Spaceflight also provides many of those smallsats with a small tug, dubbed Sherpa-LTC, to move them into their preferred orbit once deployed from the Falcon 9 upper stage. It looks like there have recently been problems with this tug that Spaceflight has not been able to resolve to SpaceX’s satisfaction.

The propulsion leak on Spaceflight’s Sherpa-LTC vehicle was discovered about three weeks before the Jan. 13 SpaceX Falcon 9 Transporter-3 launch. Root-cause analysis of the leak traced the problem to an oxidizer circuit in the propulsion system, which worked as designed but vented some trapped liquid due to a design flaw.

…Regarding the upcoming launch, Spaceflight began working with SpaceX to address concerns about “the analysis and test results of Sherpa and its customer payloads” as soon as it became aware of them.

Despite Spaceflight’s “best efforts, SpaceX chose not to fly the Sherpa vehicle until the analysis and test approaches could be better understood,” Sorensen said. “We continue to work with SpaceX to understand their decision and address any concerns for future missions.”

It appears, though not confirmed, that SpaceX is not just worried about Sherpa, but is also concerned about Spaceflight’s quality control efforts, and that might be the reason it has reject Spaceflight from future launches.

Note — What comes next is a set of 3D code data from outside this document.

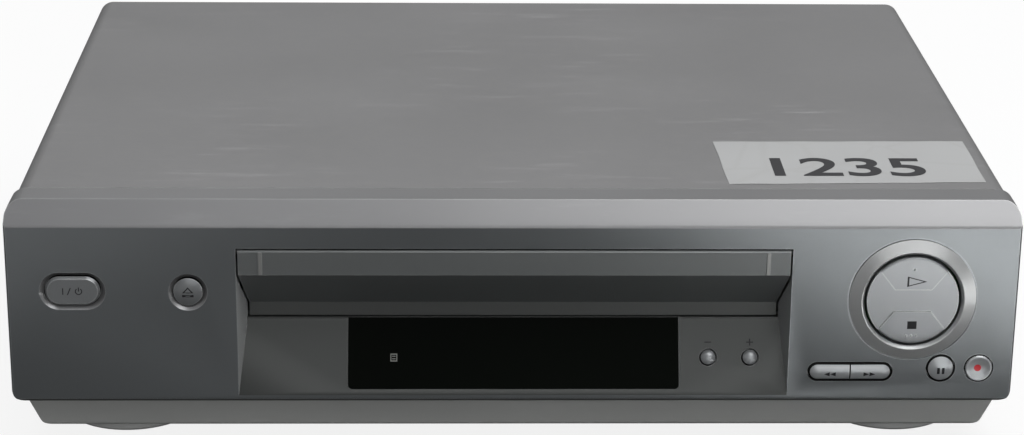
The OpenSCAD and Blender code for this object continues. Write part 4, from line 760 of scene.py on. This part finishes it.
class RECORDER_OT_marks(Operator):
    """Printed symbols on the keys, panel and display"""

    bl_idname = "recorder.marks"
    bl_label = "Print the symbols"

    POWER_SIGN = [bar(-3.3, 0.0, 0.32, 2.4),
                  [(-1.9, -1.3), (-1.55, -1.3), (-0.45, 1.3), (-0.8, 1.3)],
                  bar(2.2, 0.75, 0.32, 1.5),
                  *arc_strip(2.2, 0.95, 1.27, 125, 415)]
    EJECT_SIGN = [*outline_strip([(-2.0, -0.2), (2.0, -0.2), (0.0, 2.0)], 0.3),
                  *outline_strip([(-2.0, -1.7), (2.0, -1.7), (2.0, -0.85), (-2.0, -0.85)], 0.26)]
    PLAY_SIGN = outline_strip([(-3.3, -1.95), (3.7, 0.0), (-3.3, 1.95)], 0.34)
    REWIND_SIGN = [[(-2.1, 0.0), (-0.05, -0.8), (-0.05, 0.8)],
                   [(0.05, 0.0), (2.1, -0.8), (2.1, 0.8)]]
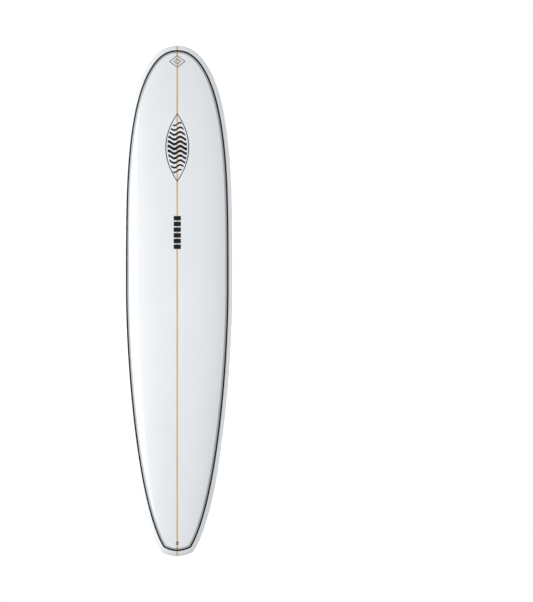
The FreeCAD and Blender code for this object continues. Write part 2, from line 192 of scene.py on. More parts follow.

New space tug to launch in January ’22

Capitalism in space: A ew space tug, designed and built by the company Spaceflight, is set to launch in January ’22 on a SpaceX Falcon 9 rocket and deploy 13 satellites in two different orbits.

In a mission Spaceflight dubs SXRS-6, the OTV [orbital transfer vehicle] will first place four microsatellites and five cubesats in Sun Synchronous Orbit (SSO) at 525 kilometers altitude, after being deployed from SpaceX’s Falcon 9 rocket.

About a month later, following various commissioning and system tests, Sherpa-LTC1 will use its bipropellant, green propulsion subsystem from Benchmark Space Systems to maneuver to 500 kilometers, where it will deploy its remaining four cubesats.

This technology gives cubesat owners greater flexibility. Even if they launch as a secondary payload that is not placed in the right orbit, the tug can still get them to their preferred orbit.